WHAT IS REQUIRED:
Give all of the lines again exactly as they read.

MATERIAL FOR THIS EXERCISE:
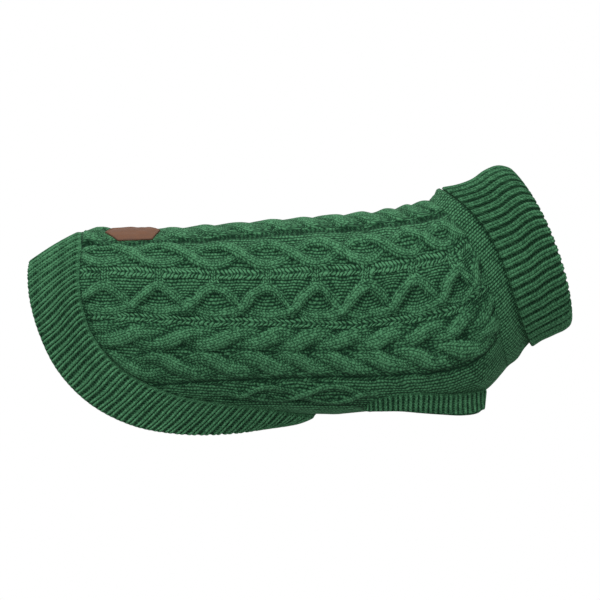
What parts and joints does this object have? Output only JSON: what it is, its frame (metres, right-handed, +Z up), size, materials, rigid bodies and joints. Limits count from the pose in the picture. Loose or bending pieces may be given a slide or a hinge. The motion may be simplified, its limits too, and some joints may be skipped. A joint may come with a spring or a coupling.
{
  "type": "dog sweater",
  "caption": "Pull-on knitted dog sweater with cables along the body, a folded roll collar, a ribbed hem band, two ribbed leg cuffs and a leather label.",
  "frame": {"origin": "middle of the back on the inner face of the cloth, where the wearer's back carries the sweater", "axes": "+X along the body towards the neck, +Y towards the sweater's left side, +Z up from the back"},
  "size_m": [0.4454, 0.1188, 0.2211],
  "materials": {
    "green_knit": "matte wool-like cable knit",
    "green_rib": "matte wool-like ribbed knit",
    "brown_leather": "smooth brown leather"
  },
  "bodies": {
    "root": {"back_panel": "green_knit", "belly_panel": "green_knit", "collar": "green_rib", "hem_band": "green_rib", "cuff_right": "green_rib", "cuff_left": "green_rib", "label": "brown_leather"}
  },
  "joints": []
}
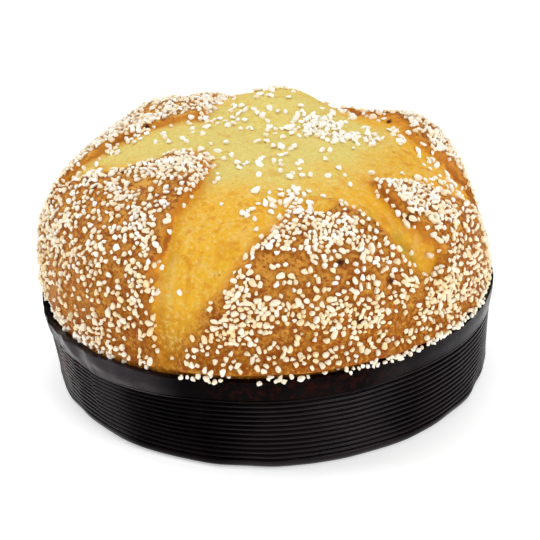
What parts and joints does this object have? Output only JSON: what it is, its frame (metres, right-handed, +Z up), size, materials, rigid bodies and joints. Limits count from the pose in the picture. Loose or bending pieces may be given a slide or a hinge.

COMPLETE RESPONSE:
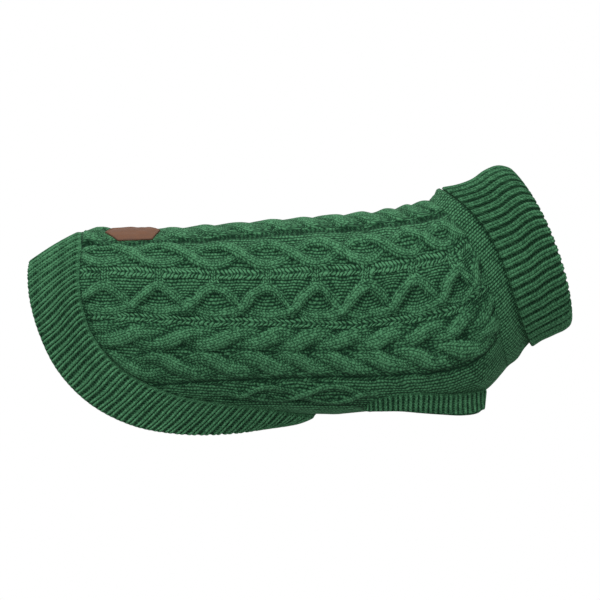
What parts and joints does this object have? Output only JSON: what it is, its frame (metres, right-handed, +Z up), size, materials, rigid bodies and joints. Limits count from the pose in the picture. Loose or bending pieces may be given a slide or a hinge. The motion may be simplified, its limits too, and some joints may be skipped. A joint may come with a spring or a coupling.
{
  "type": "dog sweater",
  "caption": "Pull-on knitted dog sweater with cables along the body, a folded roll collar, a ribbed hem band, two ribbed leg cuffs and a leather label.",
  "frame": {"origin": "middle of the back on the inner face of the cloth, where the wearer's back carries the sweater", "axes": "+X along the body towards the neck, +Y towards the sweater's left side, +Z up from the back"},
  "size_m": [0.4454, 0.1188, 0.2211],
  "materials": {
    "green_knit": "matte wool-like cable knit",
    "green_rib": "matte wool-like ribbed knit",
    "brown_leather": "smooth brown leather"
  },
  "bodies": {
    "root": {"back_panel": "green_knit", "belly_panel": "green_knit", "collar": "green_rib", "hem_band": "green_rib", "cuff_right": "green_rib", "cuff_left": "green_rib", "label": "brown_leather"}
  },
  "joints": []
}
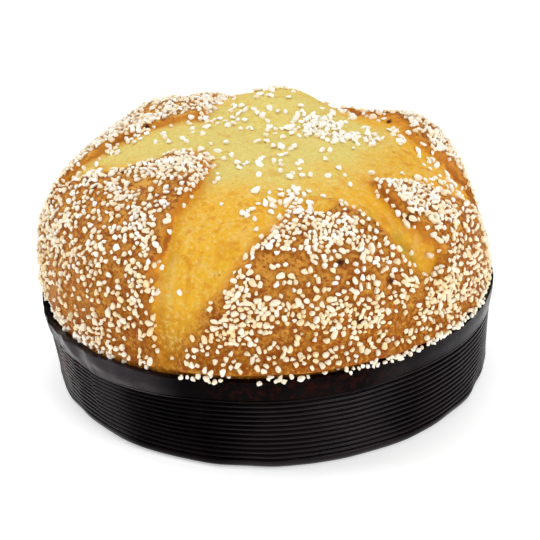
What parts and joints does this object have? Output only JSON: what it is, its frame (metres, right-handed, +Z up), size, materials, rigid bodies and joints. Limits count from the pose in the picture. Loose or bending pieces may be given a slide or a hinge.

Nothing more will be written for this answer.